Install the Twilio helper library for your language and initialize the client with your Account SID and Auth Token via environment variables TWILIO_ACCOUNT_SID and TWILIO_AUTH_TOKEN.
Create a Verify Service in the Twilio console (or via API) and note the Service SID (VA...).
Start verification by calling client.verify.v2.services(SERVICE_SID).verifications.create with the user's E.164-formatted phone number and channel set to 'sms'; Twilio sends a six-digit OTP to the user.
Collect the OTP from the user in your UI and submit it server-side by calling client.verify.v2.services(SERVICE_SID).verificationChecks.create with the phone number and the user-supplied code.

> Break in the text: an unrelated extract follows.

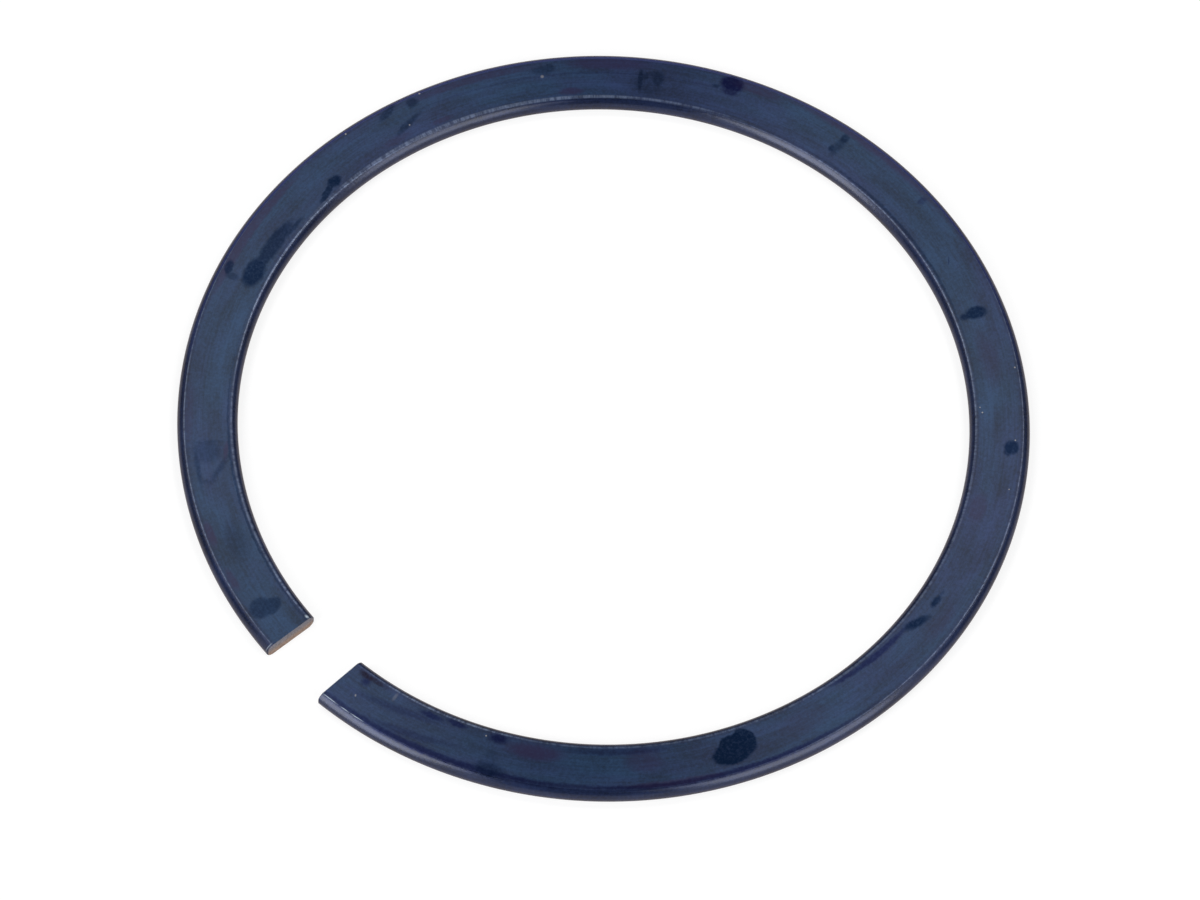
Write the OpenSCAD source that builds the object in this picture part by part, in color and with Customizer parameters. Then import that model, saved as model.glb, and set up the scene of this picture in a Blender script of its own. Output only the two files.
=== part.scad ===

Inspect the returned status field: 'approved' means the OTP matched and is valid; 'pending' means it was wrong; a check cannot be retried after the code expires.
Implement rate limiting and lockout logic on your side to prevent brute-force OTP guessing, and log verification SIDs for audit.
Known gotchas
Verification checks are consumed on each attempt; after a code is used (approved or max attempts reached), you must start a new verification rather than retrying the check.
Phone numbers must be in E.164 format (e.g., +14155552671); ensure you normalize user input before calling the API.
Twilio Verify handles carrier-level OTP delivery and retry logic; do not implement your own SMS delivery on top of Verify for OTP use cases.